Written request ▸ Set down only the lines running from the one with "What OpenSCAD source" to the one with "the printed front.", both lines included, exactly as they stand, please.

[A run of records]
■ ■ ■ ■ ■

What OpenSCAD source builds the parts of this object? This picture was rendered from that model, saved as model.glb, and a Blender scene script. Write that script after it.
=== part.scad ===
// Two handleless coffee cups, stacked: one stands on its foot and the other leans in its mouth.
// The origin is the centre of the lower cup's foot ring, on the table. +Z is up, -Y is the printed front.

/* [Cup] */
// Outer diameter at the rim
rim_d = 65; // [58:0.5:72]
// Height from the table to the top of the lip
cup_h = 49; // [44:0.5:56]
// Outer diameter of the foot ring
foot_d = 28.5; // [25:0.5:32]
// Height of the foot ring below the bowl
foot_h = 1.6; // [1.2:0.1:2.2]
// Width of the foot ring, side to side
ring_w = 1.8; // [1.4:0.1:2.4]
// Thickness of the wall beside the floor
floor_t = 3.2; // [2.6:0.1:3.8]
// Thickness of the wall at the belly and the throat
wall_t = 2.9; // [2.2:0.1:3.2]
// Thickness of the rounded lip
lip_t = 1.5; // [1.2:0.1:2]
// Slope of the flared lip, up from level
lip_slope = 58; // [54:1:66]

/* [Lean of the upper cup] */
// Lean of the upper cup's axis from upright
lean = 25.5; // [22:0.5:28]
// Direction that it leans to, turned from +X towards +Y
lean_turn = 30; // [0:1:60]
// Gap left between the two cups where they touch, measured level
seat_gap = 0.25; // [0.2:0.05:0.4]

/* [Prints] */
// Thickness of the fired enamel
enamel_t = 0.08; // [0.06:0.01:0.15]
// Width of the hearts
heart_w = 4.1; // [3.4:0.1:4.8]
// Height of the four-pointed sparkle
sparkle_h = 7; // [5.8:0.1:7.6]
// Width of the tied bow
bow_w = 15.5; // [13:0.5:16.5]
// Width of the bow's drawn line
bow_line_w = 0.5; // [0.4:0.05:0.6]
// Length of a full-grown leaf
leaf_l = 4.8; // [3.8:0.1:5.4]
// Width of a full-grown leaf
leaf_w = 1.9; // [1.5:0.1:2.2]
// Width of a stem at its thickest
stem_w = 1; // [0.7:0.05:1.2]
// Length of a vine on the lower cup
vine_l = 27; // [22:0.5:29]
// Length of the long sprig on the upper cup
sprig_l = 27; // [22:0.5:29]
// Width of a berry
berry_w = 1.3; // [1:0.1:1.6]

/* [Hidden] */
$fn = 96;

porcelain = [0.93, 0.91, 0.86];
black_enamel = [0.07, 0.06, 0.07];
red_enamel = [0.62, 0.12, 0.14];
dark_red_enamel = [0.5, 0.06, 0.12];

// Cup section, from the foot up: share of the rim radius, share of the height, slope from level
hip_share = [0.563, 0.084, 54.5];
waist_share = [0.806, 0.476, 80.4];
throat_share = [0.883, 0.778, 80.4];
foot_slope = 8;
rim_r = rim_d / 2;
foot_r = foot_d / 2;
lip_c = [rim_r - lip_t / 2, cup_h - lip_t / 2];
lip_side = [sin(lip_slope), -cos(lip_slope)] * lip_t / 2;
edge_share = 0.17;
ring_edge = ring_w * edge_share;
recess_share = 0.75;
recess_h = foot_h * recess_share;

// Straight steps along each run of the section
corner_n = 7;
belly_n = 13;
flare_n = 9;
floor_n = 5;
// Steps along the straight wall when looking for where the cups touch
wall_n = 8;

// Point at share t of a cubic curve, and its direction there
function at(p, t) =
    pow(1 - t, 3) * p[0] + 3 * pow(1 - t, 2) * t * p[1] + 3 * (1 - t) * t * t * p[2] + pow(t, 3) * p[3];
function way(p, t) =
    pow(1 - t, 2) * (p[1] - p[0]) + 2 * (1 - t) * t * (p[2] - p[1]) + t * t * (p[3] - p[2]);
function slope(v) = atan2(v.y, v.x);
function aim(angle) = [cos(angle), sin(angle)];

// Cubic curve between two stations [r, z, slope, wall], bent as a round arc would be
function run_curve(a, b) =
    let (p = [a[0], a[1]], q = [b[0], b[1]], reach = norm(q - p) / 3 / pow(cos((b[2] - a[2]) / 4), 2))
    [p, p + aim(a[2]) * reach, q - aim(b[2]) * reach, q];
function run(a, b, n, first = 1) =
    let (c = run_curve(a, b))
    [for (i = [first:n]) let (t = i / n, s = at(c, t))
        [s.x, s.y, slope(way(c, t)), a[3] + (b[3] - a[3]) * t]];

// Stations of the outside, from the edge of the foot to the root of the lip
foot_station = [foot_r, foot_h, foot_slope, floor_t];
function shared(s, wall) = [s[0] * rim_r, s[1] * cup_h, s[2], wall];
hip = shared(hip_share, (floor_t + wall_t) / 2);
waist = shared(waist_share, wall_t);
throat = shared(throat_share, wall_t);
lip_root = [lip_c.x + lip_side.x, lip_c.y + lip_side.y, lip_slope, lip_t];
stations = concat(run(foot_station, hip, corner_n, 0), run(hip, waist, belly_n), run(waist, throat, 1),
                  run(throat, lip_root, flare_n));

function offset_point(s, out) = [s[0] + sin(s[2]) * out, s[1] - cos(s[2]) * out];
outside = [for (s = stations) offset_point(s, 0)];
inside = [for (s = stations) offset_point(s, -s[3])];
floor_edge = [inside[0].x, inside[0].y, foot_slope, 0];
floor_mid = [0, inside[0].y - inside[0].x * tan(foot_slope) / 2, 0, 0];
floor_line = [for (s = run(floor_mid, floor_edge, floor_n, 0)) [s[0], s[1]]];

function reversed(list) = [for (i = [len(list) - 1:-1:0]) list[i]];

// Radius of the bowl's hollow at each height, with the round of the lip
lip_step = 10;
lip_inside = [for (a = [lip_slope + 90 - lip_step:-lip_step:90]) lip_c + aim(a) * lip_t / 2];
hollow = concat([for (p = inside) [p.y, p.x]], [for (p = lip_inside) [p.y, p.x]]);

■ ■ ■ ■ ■

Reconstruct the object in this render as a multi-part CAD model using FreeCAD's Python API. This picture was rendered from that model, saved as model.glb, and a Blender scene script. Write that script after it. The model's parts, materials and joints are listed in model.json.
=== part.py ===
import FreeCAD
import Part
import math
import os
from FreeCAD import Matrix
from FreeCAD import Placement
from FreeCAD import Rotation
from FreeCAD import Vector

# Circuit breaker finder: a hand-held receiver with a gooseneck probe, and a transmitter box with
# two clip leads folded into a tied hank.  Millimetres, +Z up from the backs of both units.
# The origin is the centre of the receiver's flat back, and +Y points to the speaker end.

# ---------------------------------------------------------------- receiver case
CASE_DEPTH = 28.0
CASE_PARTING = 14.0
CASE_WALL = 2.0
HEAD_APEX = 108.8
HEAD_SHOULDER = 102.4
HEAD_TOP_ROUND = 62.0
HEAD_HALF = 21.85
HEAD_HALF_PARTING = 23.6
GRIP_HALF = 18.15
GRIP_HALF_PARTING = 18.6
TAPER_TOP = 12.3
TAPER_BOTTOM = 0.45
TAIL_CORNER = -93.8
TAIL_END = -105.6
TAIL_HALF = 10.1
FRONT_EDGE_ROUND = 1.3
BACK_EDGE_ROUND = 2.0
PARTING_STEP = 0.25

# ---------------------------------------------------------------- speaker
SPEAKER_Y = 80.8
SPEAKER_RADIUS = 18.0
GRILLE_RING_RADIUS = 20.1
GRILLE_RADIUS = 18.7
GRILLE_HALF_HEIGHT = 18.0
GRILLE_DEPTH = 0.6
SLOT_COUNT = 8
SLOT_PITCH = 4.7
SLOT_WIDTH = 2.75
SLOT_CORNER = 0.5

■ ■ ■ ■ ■

Answer below ▸
What OpenSCAD source builds the parts of this object? This picture was rendered from that model, saved as model.glb, and a Blender scene script. Write that script after it.
=== part.scad ===
// Two handleless coffee cups, stacked: one stands on its foot and the other leans in its mouth.
// The origin is the centre of the lower cup's foot ring, on the table. +Z is up, -Y is the printed front.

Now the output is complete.